Randomness of Low-Layer Parameters Determines Confusing Samples in Terms of Interaction Representations of a DNN
Junpeng Zhang, Lei Cheng, Qing Li, Liang Lin, Quanshi Zhang
TL;DR
The paper examines how DNN generalization relates to the complexity of interactions encoded in the network. It introduces a theoretically grounded framework of AND-OR interactions to explain inferences and defines confusing samples as those driven by non-generalizable patterns, with a universal matching property ensuring a sparse surrogate model can replicate outputs across masked inputs. Through extensive experiments, it shows that high-order, complex interactions emerge mainly during overfitting on a small subset of samples, and that different networks—even with similar performance—have largely different confusing samples. Crucially, the composition of confusing samples is governed by the randomness of low-layer parameters, supporting an extended view of the lottery ticket hypothesis where low-layer initialization largely determines representation power, while high-layer parameters and architecture play a comparatively smaller role. These findings offer a new lens on generalization, suggesting that addressing low-layer randomness could more effectively curb overfitting and improve interpretability of DNN decisions, with implications for targeted regularization and model design.
Abstract
In this paper, we find that the complexity of interactions encoded by a deep neural network (DNN) can explain its generalization power.
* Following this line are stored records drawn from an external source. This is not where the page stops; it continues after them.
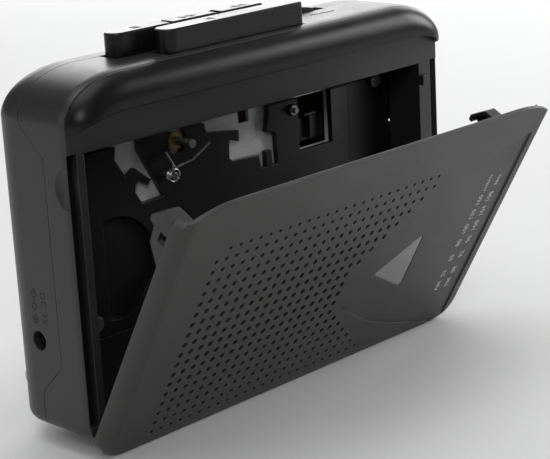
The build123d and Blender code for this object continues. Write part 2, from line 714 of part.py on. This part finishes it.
# ---------------------------------------------------------------- radio and power
def wheel(x, z, radius, depth, notches):
    """Thumb wheel with a notched rim, bored for its shaft."""
    disc = slab(Pos(x, z) * toothed(radius, notches, 0.45), depth)
    return disc - rod(x, z, 1.5, (depth[0] - 1, depth[1] + 1))


def circuit_board():
    board = block((-3.2, 57.0), (BOARD_FRONT, BOARD_BACK), (20.0, 64.0))
    return board + block((14.0, 45.0), (BOARD_FRONT, BOARD_BACK), (63.9, 76.0))


def volume_control():
    body = rod(VOLUME_X, VOLUME_Z, 5.0, (21.8, 25.4))
    legs = block((VOLUME_X - 4, VOLUME_X + 4), (25.3, BOARD_FRONT), (66.5, 70.5))
    return body + legs + rod(VOLUME_X, VOLUME_Z, 1.45, (18.4, 21.9))


def tuning_capacitor():
    body = block((46.4, 59.2), (23.0, BOARD_FRONT), (33.5, 46.5))
    return body + rod(TUNING_X, TUNING_Z, 1.45, (19.4, 23.1))


def band_switch():
    body = block((57.2, 60.8), (15.4, 18.4), (52.0, 64.0))
    slot = block((59.0, 62.0), (SWITCH_DEPTH - 1.0, SWITCH_DEPTH + 1.0), (SWITCH_Z - 3.9, SWITCH_Z + 3.9))
    return body - slot


def band_knob():
    stem = block((59.2, 62.4), (SWITCH_DEPTH - 0.8, SWITCH_DEPTH + 0.8), (SWITCH_Z - 1.4, SWITCH_Z + 1.4))
    ribs = [block((62.2, 63.0), (SWITCH_DEPTH - 0.8, SWITCH_DEPTH + 0.8), (SWITCH_Z + z, SWITCH_Z + z + 0.5))
            for z in (-1.4, -0.25, 0.9)]
    return stem + ribs[0] + ribs[1] + ribs[2]


def dc_jack():
    body = block((-60.8, -53.6), (16.8, 22.6), (18.7, 24.4))
    return body - cross_rod((-62, -56), DC_JACK_DEPTH, DC_JACK_Z, DC_JACK_RADIUS - 0.5) \
        + cross_rod((-60.4, -55.9), DC_JACK_DEPTH, DC_JACK_Z, 0.6)


def headphone_jack():
    body = block((49.0, 60.8), (16.8, 22.8), (20.6, 27.4))
    collar = cross_rod((60.7, 62.6), PHONE_JACK_DEPTH, PHONE_JACK_Z, PHONE_JACK_RADIUS + 0.8)
    return body + collar - cross_rod((51, 64), PHONE_JACK_DEPTH, PHONE_JACK_Z, PHONE_JACK_RADIUS)


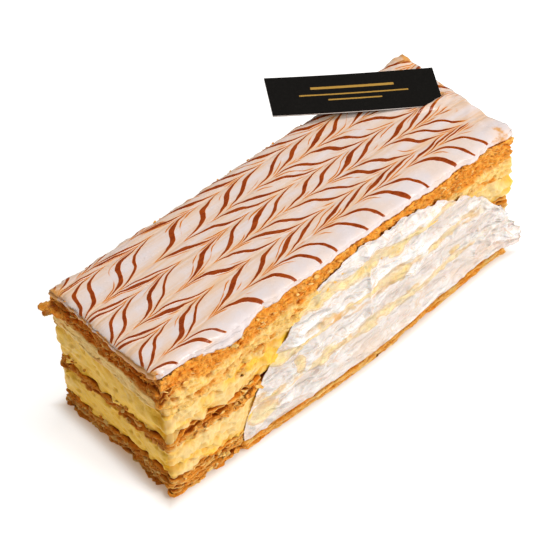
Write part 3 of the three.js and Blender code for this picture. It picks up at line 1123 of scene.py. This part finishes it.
def crumb_group():
    """Fine crumb colour variation and pores for baked pastry."""
    tree, w, given, out = new_group(
        "baked_crumb",
        [("Place", "NodeSocketVector")],
        [("Speckle", "NodeSocketFloat"), ("Pores", "NodeSocketFloat"), ("Height", "NodeSocketFloat")],
    )
    layered = w.stretched(given["Place"], (0.8, 0.8, 2.2))
    speckle = w.noise(layered, 0.8, 5.0, 0.62)
    pores = w.range(w.cells(layered, 1.25), 0.34, 0.12)
    fine = w.noise(given["Place"], 2.6, 4.0, 0.6)
    w.put(out["Speckle"], speckle)
    w.put(out["Pores"], pores)
    w.put(out["Height"], w.minus(fine, w.times(pores, 0.8)))
    return tree


def pastry_material(name, colours, crumb):
    material, w, shader, place = new_material(name, {
        "Subsurface Weight": 0.1,
        "Subsurface Scale": 0.0006,
        "Subsurface Radius": (1.0, 0.45, 0.15),
        "Specular IOR Level": 0.12,
    })
    marks = use_group(w, crumb, Place=place)
    bake = w.attribute("bake")
    depth = w.attribute("depth")
    crust = colours.crust
    toasted = w.mix(w.range(marks["Speckle"], 0.4, 0.66), crust, (0.90, 0.43, 0.07))
    toasted = w.mix(w.range(marks["Speckle"], 0.4, 0.25), toasted, (0.46, 0.11, 0.007))
    pale = w.mix(w.range(marks["Speckle"], 0.38, 0.6), colours.dough, (0.87, 0.62, 0.24))
    surface = w.mix(w.range(bake, 0.12, 0.55), pale, toasted)
    surface = w.mix(w.range(bake, 0.68, 1.0, 0.0, 0.6), surface, (0.42, 0.10, 0.007))
    # gaps, hollows and the core get a darker colour through their depth: partly the browner pastry inside,
    # partly painted shade
    gap_shade_colour = w.mix(w.range(bake, 0.1, 0.5), (0.50, 0.19, 0.015), (0.34, 0.065, 0.002))
    surface = w.mix(w.range(depth, 0.2, 0.95), surface, gap_shade_colour)
    # the pores are painted dark: painted shade inside the small holes
    pores = w.times(marks["Pores"], w.range(bake, 0.2, 0.5, 0.08, 0.4))
    surface = w.mix(pores, surface, (0.30, 0.075, 0.008))
    w.put(shader.inputs["Base Color"], surface)
    w.put(shader.inputs["Normal"], w.bump(marks["Height"], 0.00025, 0.7))
    w.put(shader.inputs["Roughness"], w.range(marks["Speckle"], 0.3, 0.7, 0.38, 0.62))
    return material


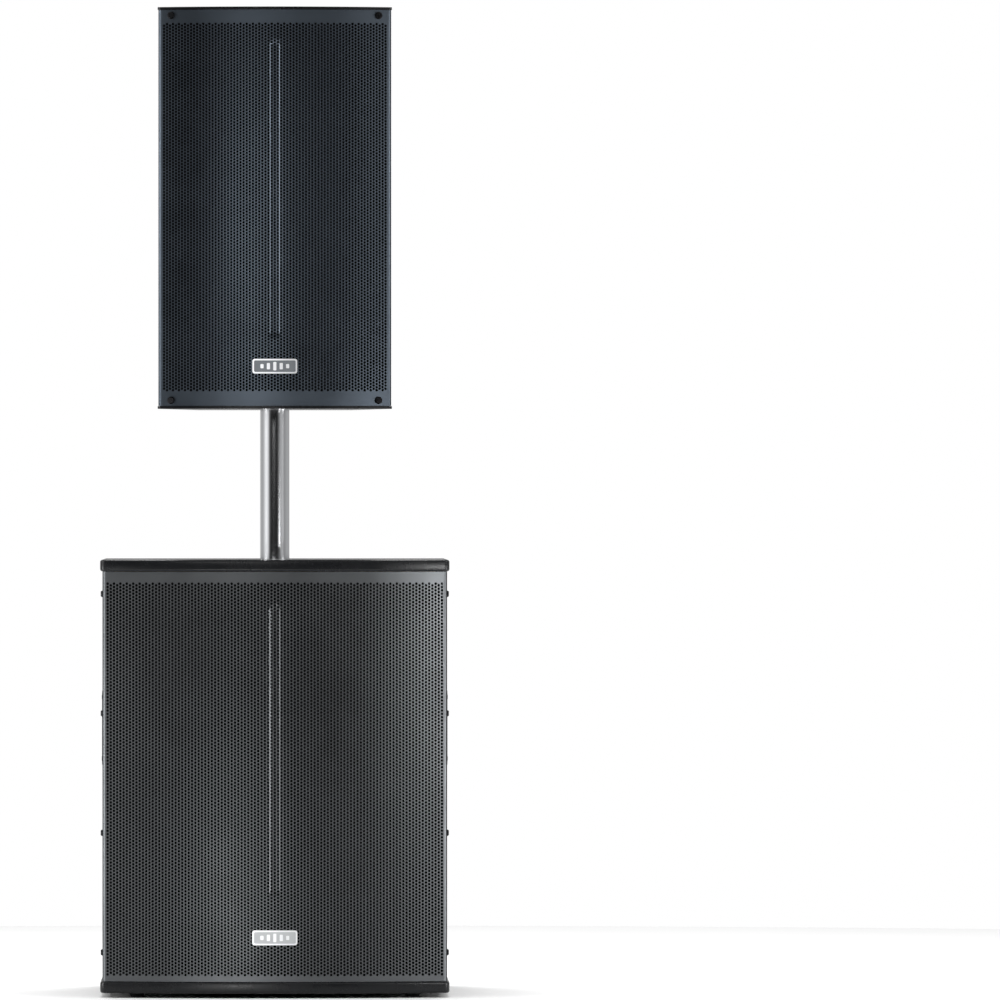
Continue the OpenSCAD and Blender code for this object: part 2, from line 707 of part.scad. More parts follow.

We also discover that the confusing samples of a DNN, which are represented by non-generalizable interactions, are determined by its low-layer parameters. In comparison, other factors, such as high-layer parameters and network architecture, have much less impact on the composition of confusing samples. Two DNNs with different low-layer parameters usually have fully different sets of confusing samples, even though they have similar performance. This finding extends the understanding of the lottery ticket hypothesis, and well explains distinctive representation power of different DNNs.